Photons trained for Singapore optical fibre obstacle course will deliver stronger cyber security

Researchers from the NUS-Singtel Cyber Security Research & Development Laboratory demonstrate a way to improve quantum key distribution over fibre networks

Beneath many cities are complex networks of optical fibres that carry data, encoded in pulses of light, to offices and homes. Researchers from the National University of Singapore (NUS) and Singtel, Asia’s leading communications technology group, have demonstrated a technique that will help pairs of light particles smoothly navigate these networks, a breakthrough that will enable stronger cyber security. The demonstration was performed over 10km of Singtel’s fibre network. This project, conducted in Singapore, is driven by the NUS-Singtel Cyber Security Research & Development Laboratory, a public-private partnership supported by the National Research Foundation, Prime Minister’s Office, Singapore. It relies on the expertise from the Centre for Quantum Technologies (CQT) at NUS.

This new approach supports the deployment of a technology known as quantum key distribution (QKD). Transmitted over fibre networks, it uses signals sent in particles of light known as photons. Detection of individual photons creates encryption keys for secure communication. Data encrypted with such keys is resistant to all computational hacks.
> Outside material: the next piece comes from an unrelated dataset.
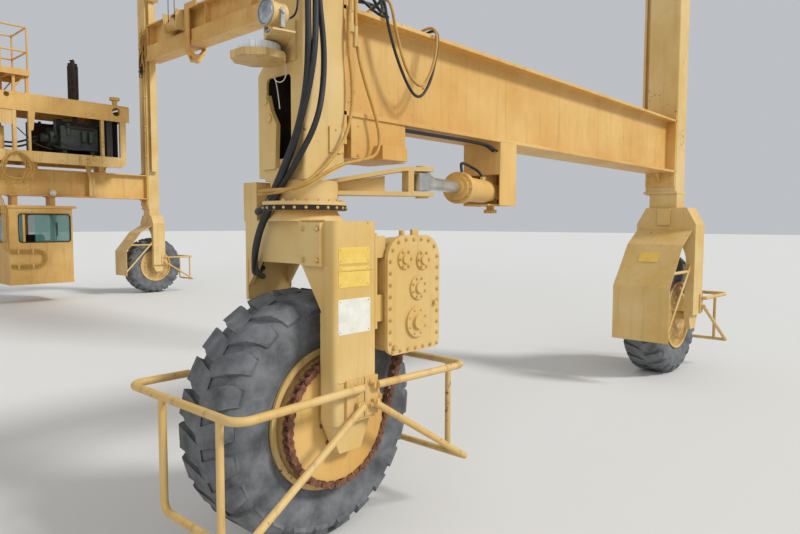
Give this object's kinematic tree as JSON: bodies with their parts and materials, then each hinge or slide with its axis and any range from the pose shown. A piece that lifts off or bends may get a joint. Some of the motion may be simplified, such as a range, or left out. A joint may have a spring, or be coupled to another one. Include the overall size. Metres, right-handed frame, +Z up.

QKD trials are being conducted worldwide as governments and companies recognise the need to strengthen their cyber security. The QKD trials carried out by the NUS-Singtel team use pairs of photons that are connected by the quantum property of entanglement. Most QKD schemes require that the sender and receiver of a secret message exchange photons directly or trust the source of their keys. With this alternative approach, it is possible to check the security of a key provided by a third party supplier.

It works like this: the supplier would create a pair of photons, then split them up, sending one each to the two parties that want to communicate securely. The entanglement means that when the parties measure their photons, they get matching results, either a 0 or 1. Doing this for many photons leaves each party with identical patterns of 0s and 1s, giving them a key to lock and unlock a message.

Jia Xu (pictured left) from Trustwave, Singtel’s cyber security subsidiary, and Soe Moe Thar (pictured right), a Research Assistant at the Centre for Quantum Technologies at the National University of Singapore (NUS) with some of the hardware being developed for advancing quantum technology at the NUS‐Singtel Cyber Security R&D Lab. (Credit: National University of Singapore)
Jia Xu (pictured left) from Trustwave, Singtel’s cyber security subsidiary, and Soe Moe Thar (pictured right), a Research Assistant at the Centre for Quantum Technologies at the National University of Singapore (NUS) with some of the hardware being developed for advancing quantum technology at the NUS‐Singtel Cyber Security R&D Lab.
(Credit: National University of Singapore)

Typically, each photon encounters a different obstacle course of spliced fibre segments and junction boxes. On their paths, the photons also suffer dispersion, where they effectively spread out. This affects the operators’ ability to track the photons.

The new trick, published on 4 April 2019 in the scientific journal Applied Physics Letters, keeps the entangled photons in sync as they travel different paths through the network. This is important because they are identified by the gap between their arrival times at the detector. “Timing information is what allows us to link pairs of detection events together. Preserving this correlation will help us to create encryption keys faster,” says Dr James Grieve, a researcher on the team.

The technique works by carefully designing the photon source to create pairs of light particles with colours either side of a known feature of optical fibre called the ‘zero-dispersion wavelength’. Normally, in optical fibres bluer light would arrive faster than redder light, spreading out the photons’ arrival times. Working around the zero-dispersion point makes it possible to match the speeds through the photons’ time-energy entanglement. Then the timing is preserved.

Associate Professor Alexander Ling, a Principal Investigator at CQT, led this work for the NUS-Singtel lab. He said, “Before these results, it was not known if the multi-segment nature of deployed fibre would enable high precision dispersion cancellation, because the segments don’t generally have identical zero dispersion wavelengths.”

Pictured here is a device developed in the NUS‐Singtel Cyber Security R&D Lab that creates particles of light, known as photons that are connected by the quantum property of entanglement. (Credit: National University of Singapore)
Pictured here is a device developed in the NUS‐Singtel Cyber Security R&D Lab that creates particles of light, known as photons that are connected by the quantum property of entanglement.
(Credit: National University of Singapore)

In showing it can work, the team boosts expectations for QKD over commercial fibre. The entangled photons could find other applications, too. For example, the photons in each pair are created within femtoseconds of each other. Their coordinated arrival times might synchronise clocks for time-critical operations such as financial trading.